Friday 12 June 2020

Catch her if you can: "Virus Tropical"

The title of the new animation Virus Tropical turns out to be a slight misdirection. More specifically yet, it's a misdiagnosis: what a doctor claims a woman who's actually in the first trimester of a pregnancy is suffering from, causing our heroine, at that stage just an unacknowledged foetus, to think of herself in later life as an ever-swelling collection of cells, a mutation of sorts. The film that follows takes shape, after the graphically and thematically similar Persepolis, as another example of an animator telling her own story. In this case, we're revisiting the childhood and adolescence of the graphic novelist known as Powerpaola, born in Quito, Ecuador in 1977, and encountered here first as an adorably round-faced infant born to a homemaker and a significantly older retired priest; then as a doe-eyed scribbler learning that her already distant dad is moving to neighbouring Colombia, leaving her to grow up in a houseful of women; and then again as a pimply teenager, rocking out with unsuitable boys on the school bus to the apparently deathless strains of Warrant's "Cherry Pie", before going on to demonstrate certain alternative tendencies. That biological title proves accurate in one respect, for the film's real subject is growth: it establishes one constant, in the Almodóvarian figure of the adoring, put-upon mother, and promptly follows her offshoots - three daughters, representing subtly varied strains of femininity - as they feel their way out, sometimes haphazardly, into the wider world.

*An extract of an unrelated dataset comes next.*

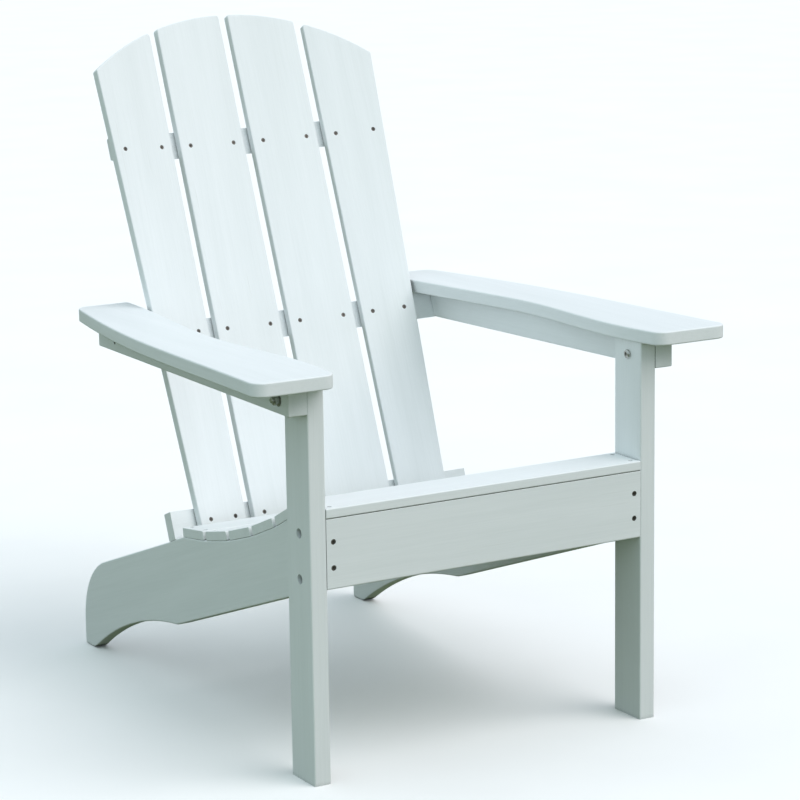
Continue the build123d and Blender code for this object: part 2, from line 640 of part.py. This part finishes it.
pieces = {
    "left_front_leg": mirrored(leg),
    "right_front_leg": leg,
    "left_stringer": mirrored(stringer),
    "right_stringer": stringer,
    "front_apron": apron,
    "left_armrest": mirrored(arm_right),
    "right_armrest": arm_right,
    "left_arm_rail": mirrored(rail_right),
    "right_arm_rail": rail_right,
}
for number, board in enumerate(seat_slats, start=1):
    pieces[f"seat_slat_{number}"] = board
pieces.update(back_slats)
for row, places in back_places.items():
    pieces[f"{row}_back_rail"] = back_rails[row]
    pieces[f"back_screws_{row}"] = joined([place * screw(back_screw_length) for place in places])
apron_screws = [place * screw(APRON_SCREW_LENGTH, APRON_SCREW_HEAD) for place in apron_places]
pieces["apron_screws"] = joined(apron_screws)
pieces["seat_slat_screws"] = joined([place * screw(SEAT_SCREW_LENGTH) for place in seat_screw_sites])
pieces["lower_rail_screws"] = joined(
    [place * screw(LOWER_RAIL_SCREW_LENGTH) for place in lower_rail_places])
rail_screw = arm_rail_screw_place * screw(ARM_RAIL_SCREW_LENGTH)
pieces["arm_rail_screws"] = joined([rail_screw, mirrored(rail_screw)])
armrest_screws = [place * screw(ARMREST_SCREW_LENGTH) for place in armrest_places]
pieces["armrest_screws"] = joined(armrest_screws + [mirrored(shape) for shape in armrest_screws])
for name, shapes in {**leg_bolt_sets, **arm_bolt_sets}.items():
    pieces[name] = joined(shapes + [mirrored(shape) for shape in shapes])

os.makedirs("parts", exist_ok=True)
for name, shape in pieces.items():
    export_step(Pos(0, -origin_y, 0) * shape, f"parts/{name}.step")
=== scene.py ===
from math import radians

import bpy
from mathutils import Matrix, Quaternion, Vector

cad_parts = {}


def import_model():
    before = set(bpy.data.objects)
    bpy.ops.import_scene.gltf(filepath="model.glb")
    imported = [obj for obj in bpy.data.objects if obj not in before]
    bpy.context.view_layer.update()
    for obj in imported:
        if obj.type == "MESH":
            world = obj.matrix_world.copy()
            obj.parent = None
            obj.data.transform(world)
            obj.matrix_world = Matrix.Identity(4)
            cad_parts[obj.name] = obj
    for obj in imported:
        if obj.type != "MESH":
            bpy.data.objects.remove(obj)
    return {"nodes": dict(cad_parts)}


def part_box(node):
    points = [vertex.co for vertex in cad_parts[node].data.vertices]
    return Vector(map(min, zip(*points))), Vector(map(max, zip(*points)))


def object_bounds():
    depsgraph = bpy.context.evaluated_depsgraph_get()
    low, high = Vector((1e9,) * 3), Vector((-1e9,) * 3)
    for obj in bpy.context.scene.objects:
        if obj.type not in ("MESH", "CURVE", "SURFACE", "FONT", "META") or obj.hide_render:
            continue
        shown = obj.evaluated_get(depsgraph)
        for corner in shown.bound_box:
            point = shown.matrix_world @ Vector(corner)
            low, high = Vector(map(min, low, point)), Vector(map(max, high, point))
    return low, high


# An adirondack chair in white plastic lumber. Metres, +Z up, the sitter faces -Y.

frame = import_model()
cad_low, cad_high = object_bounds()
nodes = frame["nodes"]

# Colours, as linear RGB
LUMBER_LIGHT = (0.84, 0.87, 0.885)
LUMBER_DARK = (0.765, 0.80, 0.81)
DUST = (0.45, 0.47, 0.43)
# painted shade, laid into the bolt holes and the joints between boards
CREVICE_SHADE = (0.10, 0.11, 0.10)
FLOOR_DARK = (0.93, 0.93, 0.93)
FLOOR_LIGHT = (0.96, 0.96, 0.96)
BOUNCE = (0.12, 0.15, 0.07)
SKY_LEFT = (0.70, 0.85, 0.88)
SKY_RIGHT = (0.67, 0.725, 0.79)
BACKDROP = (0.96, 1.0, 1.0)

# Sizes of surface detail, metres
# how far the painted crevice shade looks for nearby surfaces
CREVICE_REACH = 0.012
EDGE_RADIUS = 0.003
BAND_HEIGHT = 0.0006
GRAIN_HEIGHT = 0.00025
TOOL_MARK_HEIGHT = 0.0001

# Directions that the boards' grain runs in
ACROSS = (1, 0, 0)
UPRIGHT = (0, 0, 1)
FORE_AND_AFT = (0, 1, -0.012)
DOWN_THE_STRINGER = (0, 0.942, -0.335)

FLOOR_REACH = 60.0


# ---- small helpers for shader nodes ----


class Shader:
    """A material's node tree, with short calls for adding and joining nodes."""

    def __init__(self, name):
        self.material = bpy.data.materials.new(name)
        self.material.use_nodes = True
        self.tree = self.material.node_tree
        self.surface = self.tree.nodes["Principled BSDF"]

    def add(self, kind, **settings):
        node = self.tree.nodes.new("ShaderNode" + kind)
        for name, value in settings.items():
            if name in node.inputs:
                node.inputs[name].default_value = value
            else:
                setattr(node, name, value)
        return node

    def join(self, output, socket):
        self.tree.links.new(output, socket)

    def noise(self, vector, scale, detail=2.0, roughness=0.5):
        node = self.add("TexNoise", Scale=scale, Detail=detail, Roughness=roughness)
        self.join(vector, node.inputs["Vector"])
        return node.outputs["Fac"]

    def ramp(self, value, low, high, to_low=0.0, to_high=1.0):
        node = self.add("MapRange")
        node.inputs["From Min"].default_value = low
        node.inputs["From Max"].default_value = high
        node.inputs["To Min"].default_value = to_low
        node.inputs["To Max"].default_value = to_high
        self.join(value, node.inputs["Value"])
        return node.outputs["Result"]

    def math(self, operation, first, second):
        node = self.add("Math", operation=operation)
        for socket, value in zip(node.inputs, (first, second)):
            if isinstance(value, (int, float)):
                socket.default_value = value
            else:
                self.join(value, socket)
        return node.outputs["Value"]

    def mixture(self, first, second, share):
        """One value and another, where share is how much of the first there is."""
        return self.math(
            "ADD", self.math("MULTIPLY", first, share), self.math("MULTIPLY", second, 1 - share))

    def blend(self, factor, first, second):
        return blend_colours(self.tree, factor, first, second)

    def bump(self, height, strength, distance, normal=None):
        node = self.add("Bump", Strength=strength, Distance=distance)
        self.join(height, node.inputs["Height"])
        if normal is not None:
            self.join(normal, node.inputs["Normal"])
        return node.outputs["Normal"]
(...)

Their progress is mapped a touch skittishly, in part because director Santiago Caicedo sets about his source material with the restlessness of the reader who simply cannot wait to get onto the next panel, the next anecdote, the next volume. The downside is that we don't quite get a feel for Quito (or Paola's eventual destination Cali) as a place, and only a fleeting sense of the houses our heroine passed through as homes. (In this respect, Persepolis holds the advantage: I wondered whether Caicedo might have been better off devoting these 97 minutes to one specific time period, and leaving the door open for sequels the audience would almost certainly want.) The not inconsiderable consolation is some exceptionally strong characterisation, linked inexorably to Powerpaola's original design. These women have the most expressive eyes seen in any animation for some while, and time has equally been taken on the film's walk-on players and background figures; every character seems to have a story to tell, which may explain why Caicedo is often caught rushing to get to and past them. Occasionally, the camera slows long enough to capture an exquisite touch: a squiggle passing for a cassette tape, a telenovela sketched in the pencil lines of A-Ha's "Take on Me" video, Barbie and Ken dolls getting up to progressively more adult activity in parallel with Paola's development. (Viewers who've spent weeks looking over the shoulders of correspondents on televised Zoom calls will also find much to pore over on the family's bookshelves.) You might miss the political context of Persepolis, which unfolded about the same time on a very different spot on this planet; Powerpaola is engaged with the comparatively commonplace crises of youth, a moment when, for her, spilling ink on her new trainers was as bad as things got. Nevertheless, this is a lovely, detailed, supportive world to escape into for a while. If you needed a film to give you a hug at the end of a tough week, Virus Tropical - despite its title - would be where to turn.

Virus Tropical is now streaming on MUBI UK.